In FIG. 3, the IGMPv2 receiver 55 is joining a group joining a group (*, G₁). The multicast router C 54 utilizes a multicast address translation table to translate this into a SSM group with (S₀, G₀) and stores this translation in a multicast forwarding information base in the multicast router C 54. The IGMPv2 receiver 59 is joining a group (*, G₂). The multicast router D 58 utilizes a multicast address translation table to translate this into a SSM group with (S₀, G₀) and stores this translation in a multicast forwarding information base in the multicast router D 58.
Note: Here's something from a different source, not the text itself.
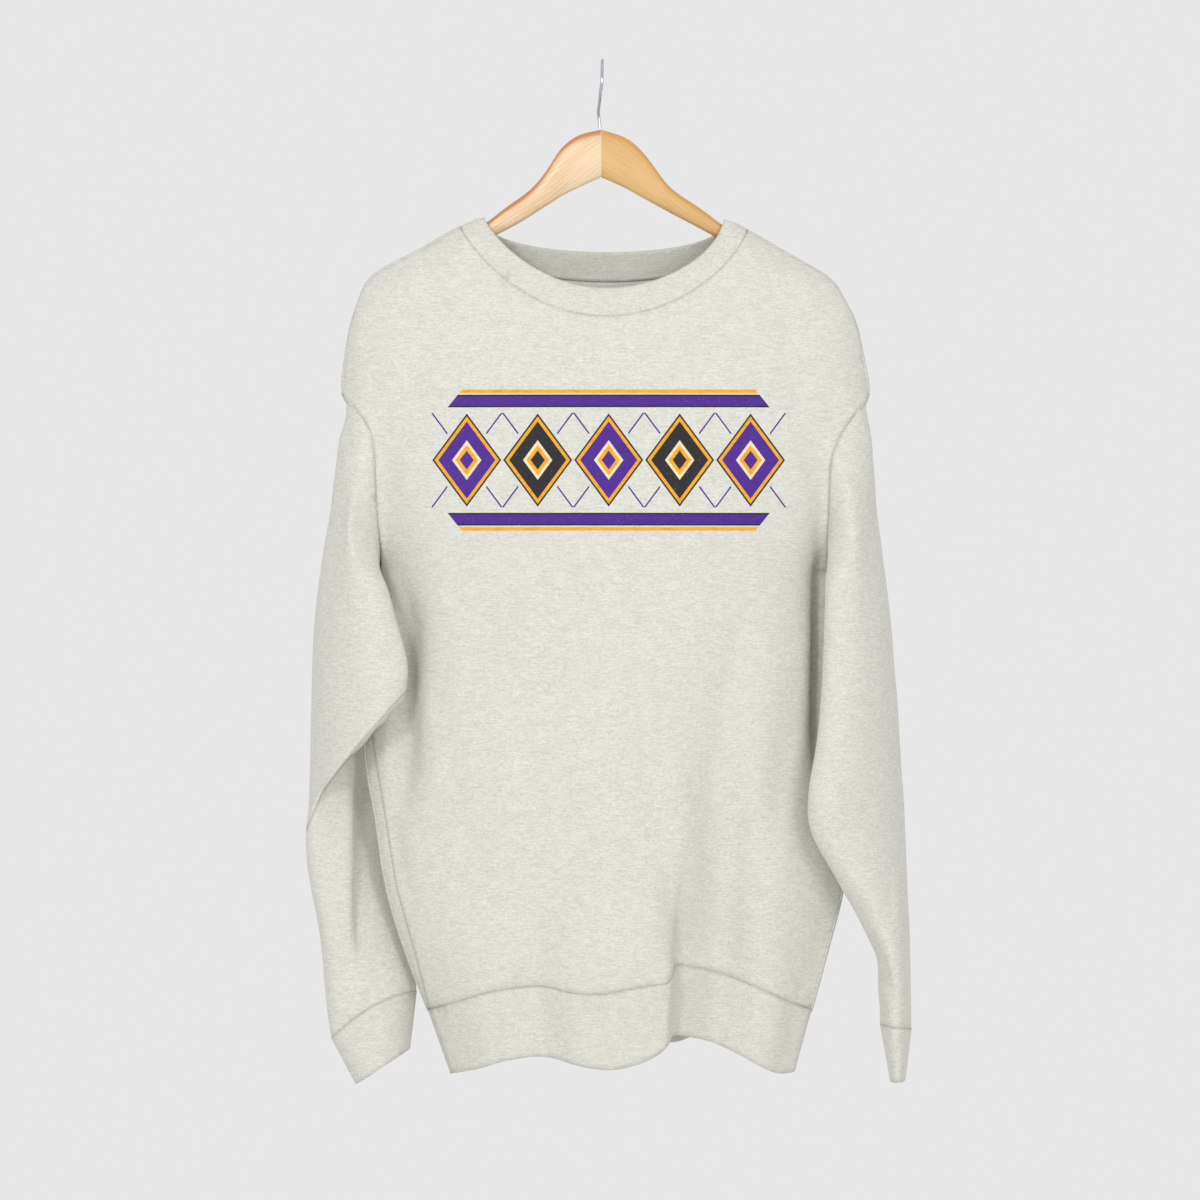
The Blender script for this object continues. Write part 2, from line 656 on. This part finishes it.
clothPieces = {
    "front": {
        "node": "front_panel", "wall": 2.4, "facing": -1, "rims": (48, 2.2), "flat": (0.56, 0.66),
        "area": 0.257, "ripple": 0.9, "plainNeck": True,
        "front": [
            # x0, z0, x1, z1, half width, depth, fade
            (-150, -205, -168, -330, 11, 2.4, 40), (156, -210, 172, -340, 10, 2.2, 40),
            (-120, -430, -60, -560, 18, 1.6, 60), (120, -470, 94, -640, 16, 4.5, 60),
            (30, -560, 60, -700, 14, 1.6, 50), (-20, -620, -40, -740, 12, 1.5, 40),
            (-130, -560, -110, -680, 12, 1.6, 40), (160, -560, 140, -690, 11, 1.6, 40),
            (-60, -180, -90, -250, 14, 1.0, 30), (64, -180, 96, -250, 14, 1.0, 30),
            (-168, -470, -171, -620, (6, 13), 15.0, 40), (192, -400, 187, -590, 7, 20.0, 40),
            (-178, -640, -166, -700, 7, 2.4, 24), (70, -690, 76, -790, 11, 3.4, 24),
            (110, -630, 92, -770, 20, 6.0, 40),
        ],
        "back": [],
        "drawnSeams": [
            # the side that it is on, then its places from above down
            (-1, [(-203, -500), (-192.5, -586), (-183.5, -640), (-174, -700), (-157, -760), (-137, -840)]),
        ],
    },
    "back": {
        "node": "back_panel", "wall": 2.4, "facing": 1, "rims": (48, 2.2), "flat": (0.56, 0.66),
        "area": 0.255, "ripple": 1.0, "plainNeck": True, "spots": [(-115, -246, 17)],
        "front": [],
        "back": [
            (-140, -215, -150, -340, 12, 2.6, 40), (146, -215, 158, -350, 12, 2.4, 40),
            (-90, -200, -40, -300, 16, 1.5, 40), (92, -205, 50, -310, 16, 1.4, 40),
            (-120, -420, -90, -600, 18, 2.2, 70), (128, -440, 110, -600, 16, 2.2, 70),
            (10, -420, -20, -640, 20, 1.6, 80), (30, -640, 40, -760, 12, 1.6, 40),
            (-40, -650, -30, -770, 12, 1.5, 40),
        ],
    },
    "sleeveWearersRight": {
        "node": "sleeve_wearers_right", "wall": 2.4, "facing": 0, "rims": (64, 1.8), "flat": (0.42, 0.56),
        "area": 0.111, "ripple": 1.1,
        "front": [
            (-214, -300, -206, -400, 9, 2.0, 40), (-228, -330, -222, -470, 10, 1.4, 50),
            (-203, -610, -204, -750, (5, 22), 14.0, 26), (-216, -620, -215, -700, 6, -3.0, 26),
            (-186, -470, -226, -520, 12, 1.6, 26), (-184, -520, -216, -548, 10, 1.4, 20),
            (-222, -760, -214, -815, 7, 1.6, 20), (-188, -780, -192, -815, 6, 1.4, 14),
        ],
        "drawnSeams": [(-1, [(-140, -508), (-178, -549), (-209, -584), (-236, -620), (-262, -680)])],
        "back": [
            (-214, -300, -206, -400, 10, 2.0, 40), (-190, -560, -226, -590, 9, 2.2, 26),
            (-184, -610, -226, -628, 8, 2.4, 26), (-200, -670, -228, -700, 9, 1.8, 26),
            (-196, -730, -214, -800, 8, 1.8, 26),
        ],
    },
    "sleeveWearersLeft": {
        "node": "sleeve_wearers_left", "wall": 2.4, "facing": 0, "rims": (64, 1.8), "flat": (0.42, 0.56),
        "area": 0.117, "ripple": 1.1,
        "front": [
            (216, -300, 212, -410, 9, 1.8, 40), (232, -340, 226, -480, 10, 1.4, 50),
            (190, -600, 226, -628, 8, 2.4, 22), (188, -650, 222, -668, 8, 2.0, 20),
            (206, -700, 232, -730, 7, 1.8, 22), (228, -752, 249, -796, 5.5, 4.0, 14),
            (236, -800, 258, -812, 5, 2.6, 10),
            (244, -690, 240, -740, 7, 1.2, 20),
        ],
        "back": [
            (214, -300, 210, -410, 10, 2.0, 40), (196, -590, 236, -610, 9, 2.2, 24),
            (196, -640, 238, -652, 8, 2.4, 24), (206, -690, 244, -706, 8, 1.8, 24),
            (236, -750, 250, -800, 6, 1.8, 18),
        ],
    },
    "collarBand": {
        "node": "collar", "wall": 3, "facing": 0, "rims": (72, 1.8), "flat": (0.56, 0.03),
        "area": 0.0123, "ripple": 0.25, "front": [], "back": [], "loops": lowerLoop, "ribbed": True,
        "seamEase": 0.8,
    },
    "hemBand": {
        "node": "hem_band", "wall": 3, "facing": 0, "rims": (72, 1.8), "flat": (0.75, 0.065),
        "area": 0.0414, "ripple": 0.7,
        "front": [
            (-90, -800, -84, -850, 9, 1.2, 20), (-30, -800, -36, -850, 9, 1.2, 20),
            (22, -800, 26, -850, 8, 1.0, 20), (118, -800, 120, -850, 9, 1.2, 20),
        ],
        "back": [
            (-60, -800, -64, -850, 10, 1.4, 20), (52, -800, 56, -850, 10, 1.4, 20),
            (120, -800, 124, -850, 8, 1.0, 20),
        ],
        "loops": upperLoop, "ribbed": True,
    },
    "cuffWearersRight": {
        "node": "cuff_wearers_right", "wall": 3, "facing": 0, "rims": (72, 1.8), "flat": (0.24, 0.065),
        "area": 0.0087, "ripple": 0.4, "front": [(-196, -815, -190, -850, 6, 1.0, 12)], "back": [],
        "loops": upperLoop, "ribbed": True,
    },
    "cuffWearersLeft": {
        "node": "cuff_wearers_left", "wall": 3, "facing": 0, "rims": (72, 1.8), "flat": (0.24, 0.065),
        "area": 0.0078, "ripple": 0.4, "front": [], "back": [], "loops": upperLoop, "ribbed": True,
        "seamEase": 0.6,
    },
}

for name, settings in clothPieces.items():
    face = outerFace(settings["node"], settings["wall"] / 1000, settings["facing"], *settings["rims"])
    piece = makePiece(face, name)
    refine(piece, refining["levels"])
    easeSpots(piece, settings.get("spots", []))
    closeSeams(piece, refining["seamReach"])
    away, along = seamDistances(piece, settings.get("loops", everyLoop))
    away = [gap + settings.get("seamEase", 0.0) for gap in away]
    if settings.get("plainNeck"):
        atNeck = [abs(vert.co.x - plainNeck["middleX"]) < plainNeck["halfWidth"]
                  and vert.co.z > plainNeck["bottomZ"] for vert in piece.data.vertices]
        away = [gap + plainNeck["ease"] * near for gap, near in zip(away, atNeck)]
    rimAway = seamDistances(piece, everyLoop)[0]
    pressCreases(piece, settings["front"], settings["back"], settings["ripple"], rimAway)
    storeValues(piece, "drawnSeam", drawnSeamDistances(piece, settings.get("drawnSeams", [])))
    storeValues(piece, "seamAway", away)
    storeValues(piece, "seamAlong", along)
    material = chestFleece if name == "front" else bodyFleece
    if settings.get("ribbed"):
        around(piece)
        material = ribFleece
    finishCloth(piece, settings["node"], material, settings["wall"])
    print("cloth piece made:", name, len(piece.data.polygons), "faces")


# The hanger's arms and its wire: rounded copies of their nodes with crisp ends.
crispEnds = {"joined": 0.7, "sharp": 60}  # radians, degrees
hangerPieces = {
    "armLeft": {"node": "hanger_arm_left", "material": paleMaple, "slot": "wood", "levels": 2},
    "armRight": {"node": "hanger_arm_right", "material": warmMaple, "slot": "wood", "levels": 2},
    "hook": {
        "node": "hanger_hook", "material": brightWire, "slot": "wire", "levels": 1, "thinner": 0.0003,
        # height and sideways shift of the bent wire, metres
        "bend": [(0.01, 0.0012), (-0.016, 0.0008), (-0.03, -0.0008), (-0.042, -0.0022), (-0.06, -0.0006),
                 (-0.066, 0.0), (-0.2, 0.0)],
    },
}


def bendAt(bend, z):
    for (upper, first), (lower, second) in zip(bend, bend[1:]):
        if upper >= z > lower:
            t = (upper - z) / (upper - lower)
            return first + (second - first) * t * t * (3 - 2 * t)
    return 0.0


for name, settings in hangerPieces.items():
    bm = bmesh.new()
    bm.from_mesh(nodes[settings["node"]].data)
    bmesh.ops.remove_doubles(bm, verts=bm.verts, dist=1e-6)
    bmesh.ops.join_triangles(
        bm, faces=bm.faces, angle_face_threshold=crispEnds["joined"], angle_shape_threshold=math.pi)
    bm.normal_update()
    if settings.get("bend"):
        for vert in bm.verts:
            vert.co -= vert.normal * settings["thinner"]
            vert.co.x += bendAt(settings["bend"], vert.co.z)
    crease = bm.edges.layers.float.new("crease_edge")
    for edge in bm.edges:
        edge.smooth = edge.calc_face_angle(0) < math.radians(crispEnds["sharp"])
        edge[crease] = 0.0 if edge.smooth else 1.0
    for face in bm.faces:
        face.smooth = True
    piece = makePiece(bm, name)
    piece.data.materials.clear()
    piece.data.materials.append(settings["material"])
    modifier = piece.modifiers.new("round", "SUBSURF")
    modifier.levels = settings["levels"]
    modifier.render_levels = settings["levels"]
    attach(piece, "root")
    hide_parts(settings["node"])
    print("hanger piece made:", name)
When multicast payload is addressed to (S₀, G₀), the multicast router D 58 consults the multicast forwarding information base in the multicast router D 58 and translates this into (S₁, G₂). Similarly when multicast payload is addressed to (S₀, G₀), the multicast router C 54 consults its multicast forwarding information base and translates this into (S₁, G₁).

It is contemplated that the method described herein can be implemented as software, including a computer-readable medium having program instructions executing on a computer, hardware, firmware, or a combination thereof. The method described herein also may be implemented in various combinations on hardware and/or software.

It will be recognized by those skilled in the art that changes or modifications may be made to the above-described embodiments without departing from the broad inventive concepts of the invention. It should therefore be understood that this invention is not limited to the particular embodiments described herein, but is intended to include all changes and modifications that are within the scope and spirit of the invention as set forth in the claims.